If withdrawals are not used for education costs, tax benefits are lost. As a result, if your children don’t attend tertiary education, you may benefit nothing from tax benefits and all of the high fees.

Case Presentations

Jill & Jane – High Income Couple

John and Jill are both specialists with strong incomes of around $400,000 each. They have two children, aged 3 and 6 High Income single parent/ Double High income.  Both would pay 47% tax on any investment income in their own names.  The kids will pay 66% tax on investment income over $420/year each.  John and Jill save the kids school fees in their mortgage offset saving them 3% interest tax free.  For longer term savings for tertiary education appropriate options would be:

  • Mortgage Offset 6%+
  • LIC inside a family trust for asset protection and ability to distribute income to children once the children turn 18. If the family opt for a LIC that allows dividend substitution (not dividend reinvestment) all income through dividends can be deferred until the children turn 18 and can receive income taxed as capital gains (50% discount once the tax-free threshold has been reached for each beneficiary).  The amount invested would have to compensate for the fees associated with setting up and maintaining the trust. 
  • Education Bond

I calculate that if the education bond fee is 1.73% and LIC management fee 0.3% of invested amount and the cost to maintain the family trust is $2000 annually

Bob & Barry: Moderate Income Household

Bob and Barry are parents of a rambunctious 3 and 6 year old.  They are working full-time for the foreseeable future, earning around $140,000 each.  

Both these parents will pay a marginal rate of 37%. Again, their children will pay a punishing 66% if the earn more than the $420 investment income cut off.

Here their options are

– Mortgage Offset

– Index fund / ETF / LIC without trust

– Education Bond

Low Income Parent 0% Marginal Tax Rate

Susie and Sam are parents of 3 and 6 yr old kids.  Sam is planning to stay at home with the kids for the long-term. 

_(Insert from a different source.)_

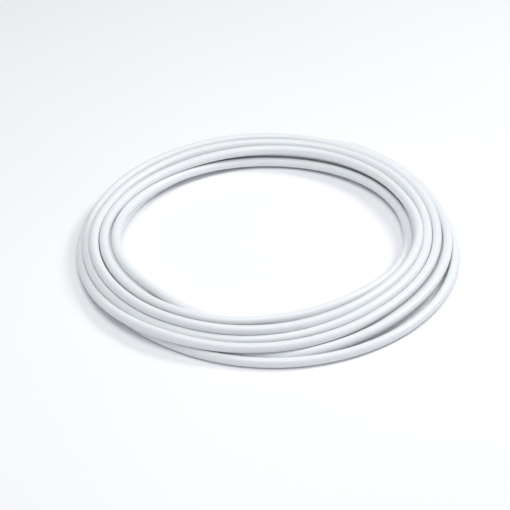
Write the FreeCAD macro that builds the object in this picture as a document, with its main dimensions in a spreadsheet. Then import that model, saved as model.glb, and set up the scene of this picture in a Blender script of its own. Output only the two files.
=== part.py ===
"""A coil of plastic water pipe, lying flat on the floor, as one turned solid.

The turns lie in three layers. Each turn rests in the hollow between two turns of the
layer below, apart from the innermost ones, which stand over each other and make a plain
round bore. The crowns of the turns show on the top, the underside and the outer side.
The origin is on the floor at the middle of the bore, with +Z up.
"""
import FreeCAD, Part
import math
import os
import Sketcher

# Driving dimensions in millimetres, and the number of turns in each layer.
SIZES = [
    ("pipe_diameter", 22.0, "outside diameter of the pipe"),
    ("bore_diameter", 664.0, "round hole through the middle of the coil"),
    ("crease_depth", 6.6, "depth of the crease between two turns, from their crowns"),
    ("bottom_turns", 5, "turns in the layer on the floor"),
    ("middle_turns", 3, "turns in the layer above it"),
    ("top_turns", 2, "turns in the top layer"),
]

doc = FreeCAD.newDocument("PlasticPipeCoil")
sheet = doc.addObject("Spreadsheet::Sheet", "Sizes")
for row, (alias, value, note) in enumerate(SIZES, start=1):
    sheet.set("A%d" % row, alias)
    sheet.set("B%d" % row, str(value))
    sheet.set("C%d" % row, note)
    sheet.setAlias("B%d" % row, alias)
doc.recompute()

pipe_radius = sheet.pipe_diameter / 2
crease_offset = pipe_radius - sheet.crease_depth  # from the line of centres to the crease


def turn(column, layer):
    """One turn of the pipe: its centre in the section, as numbers and as expressions."""
    across = sheet.bore_diameter / 2 + sheet.pipe_diameter * (0.5 + column)
    up = sheet.pipe_diameter * (0.5 + layer * math.sqrt(3) / 2)
    return {
        "centre": FreeCAD.Vector(across, up, 0),
        "across": "Sizes.bore_diameter / 2 + Sizes.pipe_diameter * %s" % (0.5 + column),
        "up": "Sizes.pipe_diameter * (0.5 + %d * sqrt(3) / 2)" % layer,
    }


def outline_turns():
    """The turns that the section's outline passes, along the underside and back over the top."""
    bottom, middle, top = (int(sheet.get(name)) for name in ("bottom_turns", "middle_turns", "top_turns"))
    underside = [turn(column, 0) for column in range(bottom)]
    outer_step = [turn(column, 0) for column in range(bottom - 2, middle - 1, -1)]
    middle_step = [turn(column + 0.5, 1) for column in range(middle - 1, top - 2, -1)]
    crown = [turn(column, 2) for column in range(top - 1, -1, -1)]
    return underside + outer_step + middle_step + crown


def crease_ends(first, second):
    """Where the crease between two turns leaves the first and meets the second."""
    along = (second - first).normalize()
    outward = FreeCAD.Vector(along.y, -along.x, 0)
    reach = math.sqrt(pipe_radius ** 2 - crease_offset ** 2)
    start = first + along * reach + outward * crease_offset
    end = second - along * reach + outward * crease_offset
    return start, end


def angle_about(centre, point):
    """Direction of a point seen from a centre, in radians."""
    return math.atan2(point.y - centre.y, point.x - centre.x)


def add_arcs_and_creases(sketch, turns):
    """Draw each turn's crown as an arc, and the creases and the bore wall as lines between them."""
    last = len(turns) - 1
    inward = FreeCAD.Vector(-pipe_radius, 0, 0)
    creases = [crease_ends(turns[i]["centre"], turns[i + 1]["centre"]) for i in range(last)]
    bore_wall = (turns[last]["centre"] + inward, turns[0]["centre"] + inward)
    lines = creases + [bore_wall]
    for i, this_turn in enumerate(turns):
        centre = this_turn["centre"]
        start_angle = angle_about(centre, lines[i - 1][1])
        end_angle = angle_about(centre, lines[i][0])
        if end_angle <= start_angle:
            end_angle += 2 * math.pi
        circle = Part.Circle(centre, FreeCAD.Vector(0, 0, 1), pipe_radius)
        sketch.addGeometry(Part.ArcOfCircle(circle, start_angle, end_angle), False)
    for start, end in lines:
        sketch.addGeometry(Part.LineSegment(start, end), False)


def constrain_section(sketch, turns):
    """Tie every arc and line to the sizes in the sheet."""
    START, END, CENTRE = 1, 2, 3
    ORIGIN = -1
    count = len(turns)

    def bind(constraint, expression):
        index = sketch.addConstraint(constraint)
        sketch.setExpression("Constraints[%d]" % index, expression)

    for i, this_turn in enumerate(turns):
        centre = this_turn["centre"]
        bind(Sketcher.Constraint("DistanceX", ORIGIN, START, i, CENTRE, centre.x), this_turn["across"])
        bind(Sketcher.Constraint("DistanceY", ORIGIN, START, i, CENTRE, centre.y), this_turn["up"])
        bind(Sketcher.Constraint("Radius", i, pipe_radius), "Sizes.pipe_diameter / 2")
    for i in range(count - 1):
        line = count + i
        sketch.addConstraint(Sketcher.Constraint("Coincident", i, END, line, START))
        sketch.addConstraint(Sketcher.Constraint("Coincident", line, END, i + 1, START))
        for beside in (i, i + 1):
            bind(
                Sketcher.Constraint("Distance", beside, CENTRE, line, crease_offset),
                "Sizes.pipe_diameter / 2 - Sizes.crease_depth",
            )
    bore_wall = 2 * count - 1
    sketch.addConstraint(Sketcher.Constraint("Tangent", count - 1, END, bore_wall, START))
    sketch.addConstraint(Sketcher.Constraint("Tangent", bore_wall, END, 0, START))


def plane_of(body, role):
    """One of a body's own origin planes."""
    return next(feature for feature in body.Origin.OriginFeatures if feature.Role == role)


# The coil: its section turned about the vertical axis.
coil = doc.addObject("PartDesign::Body", "PipeCoil")
coil.Label = "pipe_coil"
coil.Placement = FreeCAD.Placement()
section = coil.newObject("Sketcher::SketchObject", "CoilSection")
section.AttachmentSupport = [(plane_of(coil, "XZ_Plane"), "")]
section.MapMode = "FlatFace"
turns = outline_turns()
add_arcs_and_creases(section, turns)
constrain_section(section, turns)
doc.recompute()
turned = coil.newObject("PartDesign::Revolution", "TurnedCoil")
turned.Profile = section
turned.ReferenceAxis = (section, ["V_Axis"])
turned.Angle = 360
coil.Tip = turned
doc.recompute()

# Nothing is written unless every object computed and the solid is sound.
for item in doc.Objects:
    if "Invalid" in item.State or "Error" in item.State:
        raise RuntimeError("%s failed: %s" % (item.Label, item.State))
if coil.Shape.isNull() or not coil.Shape.isValid() or len(coil.Shape.Solids) != 1:
    raise RuntimeError("pipe_coil has no single valid solid")

box = coil.Shape.optimalBoundingBox()
print("pipe_coil: %.1f x %.1f x %.1f mm, bottom at %.3f, volume %.0f cm3" % (
    box.XLength, box.YLength, box.ZLength, box.ZMin, coil.Shape.Volume / 1000))
os.makedirs("parts", exist_ok=True)
coil.Shape.exportStep("parts/%s.step" % coil.Label)
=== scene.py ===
import math

import bpy
import numpy as np
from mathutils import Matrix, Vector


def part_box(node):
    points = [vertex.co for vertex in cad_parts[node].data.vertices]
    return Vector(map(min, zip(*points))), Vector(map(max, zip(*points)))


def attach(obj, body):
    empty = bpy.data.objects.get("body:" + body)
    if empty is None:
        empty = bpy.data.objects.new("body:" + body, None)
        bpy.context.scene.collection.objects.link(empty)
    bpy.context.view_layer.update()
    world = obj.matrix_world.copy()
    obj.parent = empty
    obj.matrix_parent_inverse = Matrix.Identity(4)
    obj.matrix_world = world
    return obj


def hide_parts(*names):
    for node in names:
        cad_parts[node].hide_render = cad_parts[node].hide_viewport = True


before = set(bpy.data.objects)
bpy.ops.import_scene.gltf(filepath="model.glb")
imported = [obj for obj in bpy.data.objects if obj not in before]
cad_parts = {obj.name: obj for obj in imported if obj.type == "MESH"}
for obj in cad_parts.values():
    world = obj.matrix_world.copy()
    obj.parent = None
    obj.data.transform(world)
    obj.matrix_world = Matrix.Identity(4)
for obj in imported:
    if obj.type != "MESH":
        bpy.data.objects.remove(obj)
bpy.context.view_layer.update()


# ---------------------------------------------------------------------------
# The camera: a long lens, well back from the coil and about a third of the
# way up from the floor to overhead, looking straight at the coil's front.

scene = bpy.context.scene
scene.view_settings.view_transform = "Standard"

camera_rise = math.radians(34.3)
camera_reach = 4.5
camera_lens_mm = 137.0
camera_aim = (-0.0315, -0.0039, -0.0057)

camera_data = bpy.data.cameras.new("camera")
camera_data.lens = camera_lens_mm
camera_data.sensor_width = 36.0
camera = bpy.data.objects.new("camera", camera_data)
camera.location = (
    camera_aim[0],
    camera_aim[1] - camera_reach * math.cos(camera_rise),
    camera_aim[2] + camera_reach * math.sin(camera_rise),
)
camera.rotation_euler = (math.pi / 2 - camera_rise, 0.0, 0.0)
scene.collection.objects.link(camera)
scene.camera = camera


# ---------------------------------------------------------------------------
# The coiled pipe: one length of 22 mm white plastic water pipe, extruded in
# one run, wound on a drum and slipped off, so its turns have sprung apart and
# lie loosely in three layers. Both ends are square cuts that show the wall.

pipe_diameter = 0.022
pipe_wall = 0.002
pipe_facets = 32
bore_radius = 0.332
layers_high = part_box("pipe_coil")[1][2] / pipe_diameter
points_per_turn = 48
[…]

Sam can earn up to $18,200 in investment income and pay no tax.  The best options for this family are likely to be

  • ETFs/Index funds/LIC without trust
  • Mortgage Offset at 6%+

Their focus should be on building an diversified investment portfolio whilst minimizing fees.  Sam can likely invest up to around $300,000 before he would expect to start paying any tax (depending on investment chosen).

Because of  the absence of taxation (up to to the income threshold), the couple can really take advantage of the higher returns associated with investing directly in a low cost index fund.  In comparison with the high income couple, they are able to accumulated $12,000 if both couples invest $5000 per year for 15 years.

Asset protection should also be considered, but the lower earning spouse is often the lower risk.

How you can best save your children depends on your overall financial picture, goals and marginal tax rates.  Most advantageous options also depend on the amount invested and the time frame.

Use this article and examine your long-term financial position to decide on your best strategy. 

Aussie Doc Freedom is not a financial adviser and does need offer any advise.  Information on this website is purely a description of my experiences and learning.  Please check with your independent financial adviser or accountant before making any changes.